Many devices ship with expected lifetimes of ten to twenty years, far beyond a typical software cycle. For these deployments, design staged migrations. First, ensure over the air or service port updates are reliable and recoverable. Next, introduce hybrid modes so older clients and servers can interoperate during transition periods. Define deprecation timelines for RSA and ECC uses that are not needed for compatibility. Document rollback plans, rate limits, and monitoring for update failures. Finally, capture test results for different product lines to ensure that performance budgets for boot time, handshake latency, and power use remain acceptable after changes.

Gadgets and consumer trust

Consumer gadgets compete on experience, but trust is a prerequisite for adoption. Communicate security features clearly and avoid jargon, explaining why larger keys or updated firmware are normal parts of long term protection. Privacy labels, transparent update policies, and visible commitments to vulnerability handling can reduce user friction. Retailers and local services that install connected devices should understand basic post quantum considerations, such as ensuring that new hubs and routers can support hybrid protocols and that home or small office networks are configured to allow authenticated updates without exposing management interfaces.

Data protection and compliance alignment

Post quantum planning should align with existing compliance frameworks rather than reinvent them. Map cryptographic controls to current policies for key management, code signing, and device identity, then extend those controls to cover new algorithms. Maintain documentation that links product revisions to security baselines and record when hybrid or post quantum modes are enabled by default. In regulated sectors such as healthcare, energy, and transportation, coordinate with sector specific guidance to ensure that new cryptography does not undermine safety or interoperability requirements. Treat conformity testing and independent evaluation as part of the release process.

Testing, performance, and deployment safety

Laboratory tests should reflect real workloads. Measure handshake times, message sizes, memory use, and error rates across representative networks, including constrained links and high latency paths. Validate secure boot timing and ensure fail safe behavior if a signature algorithm or certificate chain is updated. Conduct interoperability trials across mixed fleets so older firmware can communicate securely with updated backends. Capture operational metrics during staged rollouts and keep the ability to pause or revert updates. These practices make post quantum adoption predictable and reduce the chance of outages in production environments.

A phased roadmap for the American market

A practical roadmap stages work across planning, pilots, and scale. In planning, complete crypto inventories, select candidate algorithms, and define performance budgets. In pilots, enable hybrid modes on a subset of devices, measure impact, and harden update processes. At scale, turn on new defaults, enforce certificate policies, and retire unneeded legacy dependencies. Throughout, coordinate with suppliers and customers, publish clear release notes, and train support teams. This methodical approach helps hardware makers, integrators, and buyers reduce long term risk while maintaining product quality and user experience.
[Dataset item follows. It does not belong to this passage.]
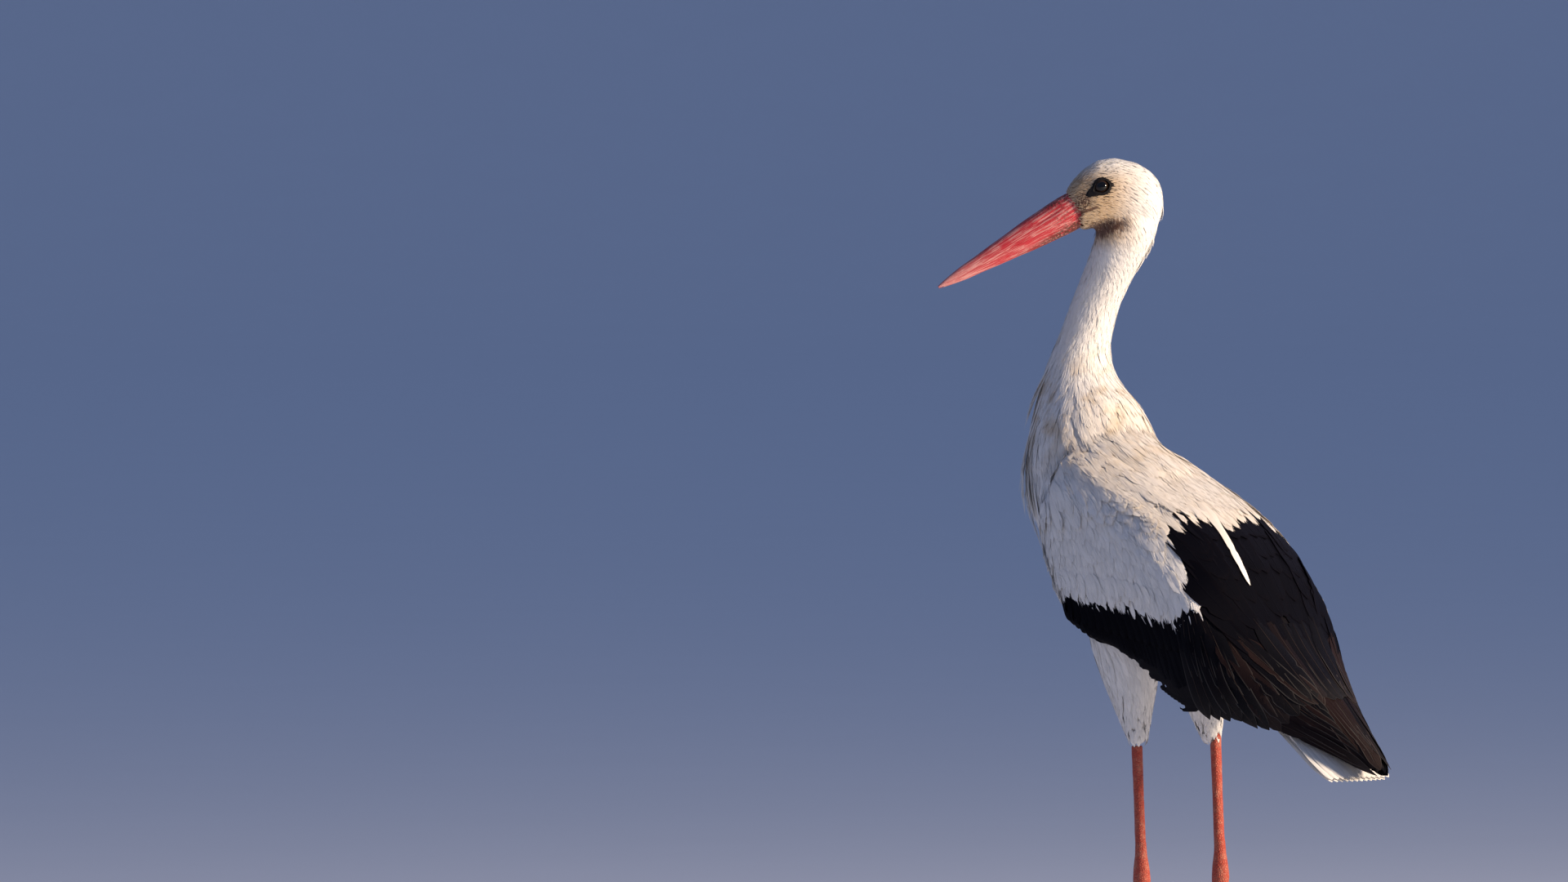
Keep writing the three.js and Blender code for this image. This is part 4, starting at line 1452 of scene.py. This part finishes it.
class STORK_OT_shield(bpy.types.Operator):
    """Lay the white coverts over the shoulders"""

    bl_idname = "stork.shield"
    bl_label = "Wing coverts"

    def execute(self, context):
        form, seed = body_form(), plumage().seed
        roots = spread_over(("wing_left_coverts", "wing_right_coverts"), 6.6, seed + 8)
        far = ease(-60, 120, body_coordinates(roots)[1])
        length = 25 + 9 * far
        reach = lie(roots) * (length * MM)[:, None]
        under = tuple(f"wing_{side}_{tract}" for side, _ in SIDES for tract in ("scapulars", "tertials"))
        across = unit(np.cross(form.under(roots)[1], reach)) * 4.5 * MM
        tucked = np.zeros(len(roots), bool)
        for share in (0.15, 0.6, 1.05):
            for step in (-1, 0, 1):
                tucked |= regions().among(roots + reach * share + across * step, *under)
        roots, far, length = roots[~tucked], far[~tucked], length[~tucked]
        rng = np.random.default_rng(seed + 26)
        count = 84
        heels = along_line(SHIELD_EDGE, np.sort(rng.uniform(0.0, 1.0, count)))
        heels += np.stack([rng.normal(-6, 2, count), rng.uniform(12, 22, count)], -1)
        rim = form.over(both_sides(beside(heels)))[0]
        soft_coat(
            "shield_rim_feathers", form, rim, seed + 27, rng.uniform(20, 30, 2 * count), 5.6, -0.3,
            rng.uniform(1.3, 1.9, 2 * count), 5, rounded, 9, slim=0.12, spread=0.10,
        )
        soft_coat(
            "covert_feathers", form, roots, seed + 9, length, 6.0 + 1.2 * far, 0.9, 0.1, 5, rounded, 9,
            slim=0.13, spread=0.06, stray=0.05, sway=0.08, body=1.05,
        )
        return {"FINISHED"}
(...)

Conclusion Post quantum security for hardware is a multi year journey that rewards early preparation. By emphasizing crypto agility, supplier coordination, rigorous testing, and staged deployment, organizations in the United States can protect high value data and sustain reliable operations. The sooner hardware plans account for future algorithm changes, the easier it becomes to manage risk without sacrificing performance or usability.